Semi-aromatic polyamide membrane incorporated with yolk-shell mesoporous hybrid nanospheres for ultrahigh permeability and improving comprehensive property

In this report, yolk-shell (YS) organic-inorganic hybrid nanospheres (YSHNs) with radially ordered mesopores were synthesized by a co-assembly strategy using 1,2-bis(triethoxysilyl)ethane and tetraethoxysilane as precursors, and cetyltrimethylammonium bromide as a soft template. Then, Silver nanoparticles (AgNPs) were uniformly embedded in the hollow cavities of the YSHNs.
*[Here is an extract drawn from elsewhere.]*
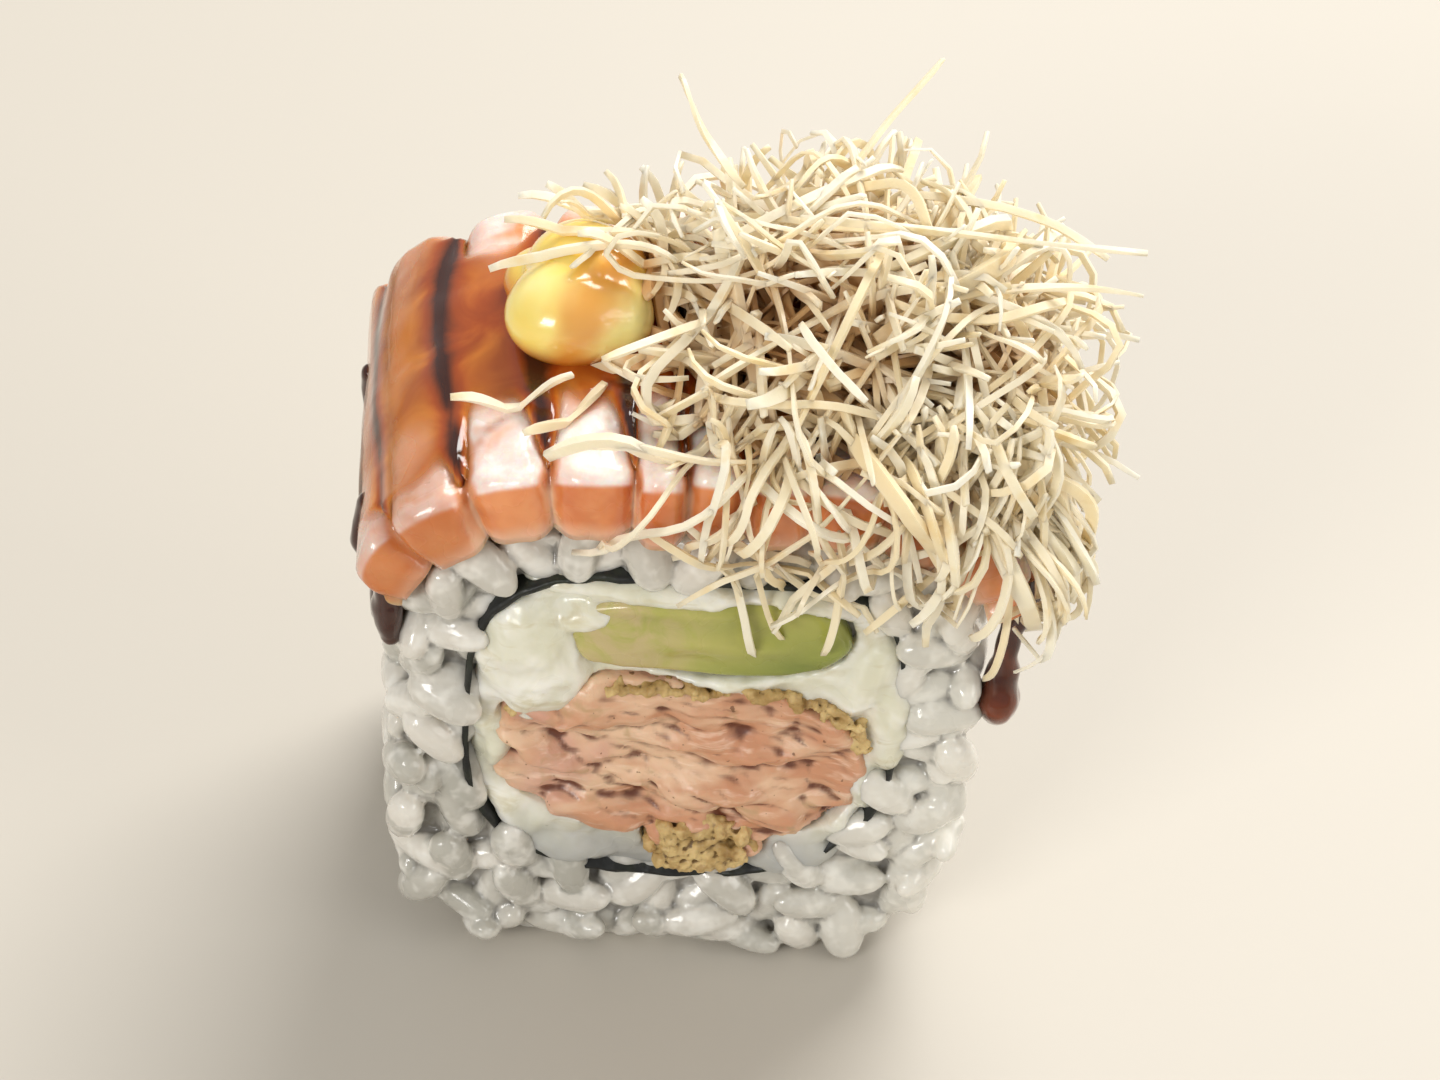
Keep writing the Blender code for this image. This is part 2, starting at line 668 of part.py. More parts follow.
def main():
    start_empty()
    roll, cutters = collection("salmon_uramaki"), collection("cutters")
    cutters.hide_render = True
    finishes = {
        "rice": material("cooked_rice", (0.80, 0.81, 0.79), 0.35),
        "nori": material("nori_sheet", (0.015, 0.018, 0.014), 0.6),
        "cream": material("cream_cheese", (0.86, 0.87, 0.78), 0.4),
        "avocado": material("avocado_flesh", (0.42, 0.45, 0.10), 0.4),
        "fried": material("fried_salmon", (0.80, 0.42, 0.27), 0.55),
        "slice": material("seared_salmon", (0.86, 0.45, 0.30), 0.3),
        "mayonnaise": material("mayonnaise", (0.93, 0.80, 0.40), 0.25),
        "shreds": material("crispy_shreds", (0.80, 0.68, 0.42), 0.6),
    }
    make_rice(roll, cutters, finishes["rice"])
    make_nori(roll, cutters, finishes["nori"])
    make_filling(roll, cutters, finishes)
    make_slice(roll, finishes["slice"])
    make_toppings(roll, cutters, finishes)


main()
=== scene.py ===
"""The looks of one piece of salmon uramaki: single grains and shreds, flaky fillings, glaze and sauce."""

import bisect
import random
from math import atan2, copysign, cos, exp, hypot, pi, radians, sin, sqrt

import bmesh
import bpy
import numpy as np
from bmesh import ops
from mathutils import Matrix, Quaternion, Vector, noise
from mathutils.bvhtree import BVHTree
from mathutils.kdtree import KDTree


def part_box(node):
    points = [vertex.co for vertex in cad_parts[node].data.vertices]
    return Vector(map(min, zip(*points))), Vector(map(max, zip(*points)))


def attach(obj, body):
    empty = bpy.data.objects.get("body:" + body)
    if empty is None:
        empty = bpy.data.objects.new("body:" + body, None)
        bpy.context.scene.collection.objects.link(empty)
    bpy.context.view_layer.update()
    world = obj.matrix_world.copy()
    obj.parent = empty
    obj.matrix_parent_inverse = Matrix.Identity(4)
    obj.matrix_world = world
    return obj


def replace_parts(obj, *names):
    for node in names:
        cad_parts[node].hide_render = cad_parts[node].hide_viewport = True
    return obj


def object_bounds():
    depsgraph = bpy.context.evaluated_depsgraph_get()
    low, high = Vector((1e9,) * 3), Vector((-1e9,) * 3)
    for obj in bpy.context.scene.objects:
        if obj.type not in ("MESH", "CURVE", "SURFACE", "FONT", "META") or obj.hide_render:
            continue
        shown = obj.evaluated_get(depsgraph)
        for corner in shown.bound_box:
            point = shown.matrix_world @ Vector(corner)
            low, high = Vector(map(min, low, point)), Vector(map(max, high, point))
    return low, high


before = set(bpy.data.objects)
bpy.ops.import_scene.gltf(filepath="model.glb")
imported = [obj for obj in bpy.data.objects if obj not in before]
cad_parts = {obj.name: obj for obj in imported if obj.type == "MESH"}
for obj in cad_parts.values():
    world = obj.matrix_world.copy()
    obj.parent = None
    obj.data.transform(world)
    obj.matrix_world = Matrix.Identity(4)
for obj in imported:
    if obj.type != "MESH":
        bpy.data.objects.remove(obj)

cad_low, cad_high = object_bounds()

MM = 0.001

# Driving dimensions, in metres
ROLL_WIDTH = 47.0 * MM
RICE_HEIGHT = 49.2 * MM
ROLL_LENGTH = 30.0 * MM
HALF_LENGTH = ROLL_LENGTH / 2
FIT_GAP = 0.3 * MM
SLICE_THICKNESS = 6.4 * MM
SLICE_OVERHANG = 0.7 * MM
SLICE_ENDS = (radians(38), radians(144))
SLICE_TAPER = 0.45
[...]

The semi-aromatic polyamide (SAP) based nanocomposite membrane was fabricated using 1,3,5-cyclohexane tricarbonyl chloride as an organic phase, meta-phenylene diamine as an aqueous phase, and the mesoporous YS hybrid nanospheres as nanoadditives by an interfacial polymerization approach. The results show that the YS nanospheres were successfully incorporated into the polyamide (PA) separation layer, and the membrane becomes very hydrophilic. The membrane incorporated with the aminated YS mesoporous nanospheres exhibits ultrahigh pure water permeability (PWP, 9.34 L m−2 h−1 bar−1) and comparable NaCl rejection (96.1%), which is dramatically higher than the membrane with common mesoporous nanospheres. It is because that the hollow cavity of the YS nanosphere further decreases the membrane resistance, and the aminated spherical surface improves the interfacial compatibility between the PA matrix and the YS nanospheres. Furthermore, the flexible YS hybrid structure and the mesoporous core could play an important buffering for avoiding the shell fracture under a high operation pressure. The chlorine resistance of the YS-nanosphere incorporated membrane is significantly improved compared to the pristine SAP membrane in a strong chlorination strength (5500 ppm h, pH = 5). The confined AgNPs in the YS mesostructure endow the membrane with a sustainable antibiofouling property. Moreover, the polylysine modification improves the membrane fouling resistance and performance stability.